Friends of Prince Charles have launched an unprecedented briefing war on the hit Netflix drama The Crown, accusing it of presenting “fiction” as fact and “trolling on a Hollywood budget.”
Now its creator, Peter Morgan, has admitted that key scenes in the first episode of the new series which Charles’ beloved great-uncle, Lord Mountbatten, writes to Charles and orders him to stop his affair with Camilla Parker Bowles and marry a “well-tempered girl” are simply “made up.”
In the official The Crown podcast, Morgan, however, defended the use of creative license in the show, saying he believed the scene “rang true” based on his research and reading of the relationship between the two men.
In the first episode of the fourth series, released on Sunday, Charles and Mountbatten argue over his relationship with Camilla, who at the time was married to Andrew Parker-Bowles.
Viewers then see Mountbatten writing a letter accusing Charles of bringing “ruin and disappointment” to his family, and demanding he drops Camilla to marry “some sweet and innocent well-tempered girl with no past.” Charles only receives the letter after learning that Mountbatten has been assassinated by the IRA in August 1979. The episode is totally fictional, there is no record of any such letter being written (although Prince Philip is known to have written a letter to Charles telling him he should marry Diana after the relationship became public, and that may be where Morgan got some of his inspiration.)
In the new podcast, Morgan expressed no regret about the scenes, saying, “What we know is that Mountbatten was really responsible for taking Charles to one side at precisely this point and saying, ‘Look, you know, enough already with playing the field, it’s time you got married and it’s time you provided an heir’.”
Morgan added: “As the heir I think there was some concern that he should settle down, marry the appropriate person and get on with it. In my own head I thought that would have even greater impact on Charles if it were to come post-mortem, as it were.
“I think everything that’s in that letter which Mountbatten writes to Charles is what I really believe, based on everything I’ve read and people I’ve spoken to, that represents his view.
“We will never know if it was put into a letter, and we will never know if Charles got that letter before or after Mountbatten’s death, but in this particular drama, this is how I decided to deal with it.”
The royals have suffered previous series of The Crown in silence but the new series has prompted briefings.
One insider, for example, said: “This is drama and entertainment for commercial ends being made with no regard to the actual people involved who are having their lives hijacked and exploited.
“In this case, it’s dragging up things that happened during very difficult times 25 or 30 years ago without a thought for anyone’s feelings. That isn’t right or fair, particularly when so many of the things being depicted don’t represent the truth.”

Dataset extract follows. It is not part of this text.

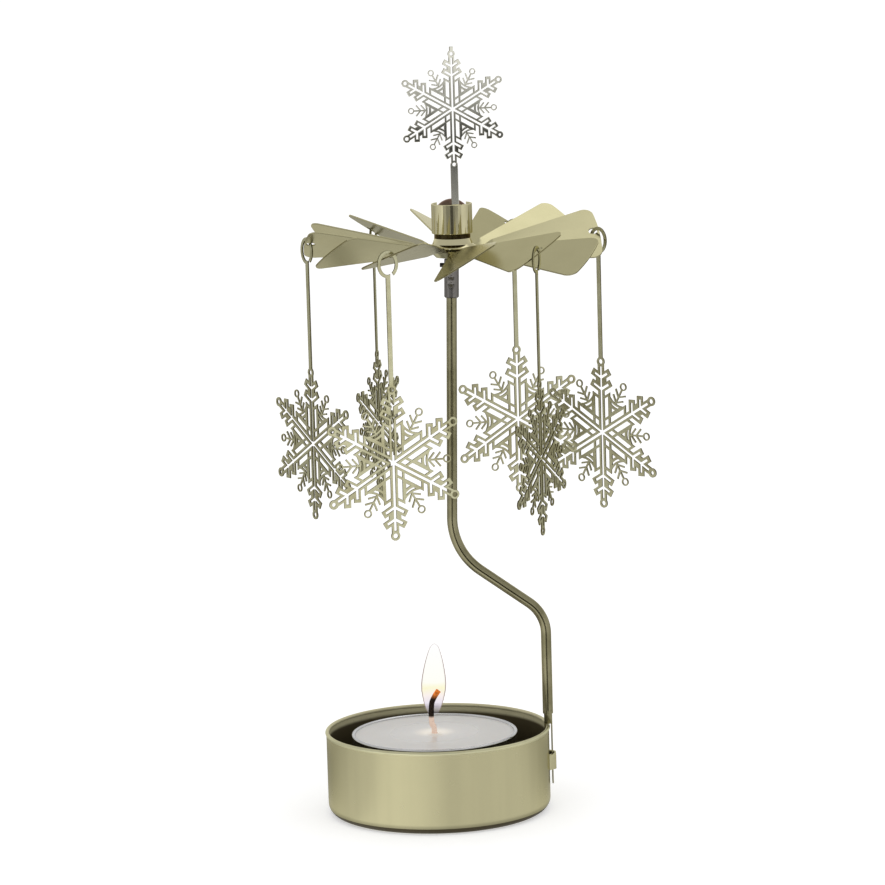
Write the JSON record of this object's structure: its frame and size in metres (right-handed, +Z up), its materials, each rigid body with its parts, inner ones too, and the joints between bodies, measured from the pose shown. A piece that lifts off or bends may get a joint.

A Palace source told the Mail on Sunday: “The new series paints the Prince and Duchess in a very unflattering light but at least at the start of reality shows like The Only Way Is Essex they admit that some scenes have been invented for entertainment. There is no sense of telling carefully nuanced stories—it's all very two-dimensional. This is trolling with a Hollywood budget. The public shouldn’t be fooled into thinking this is an accurate portrayal of what really happened.”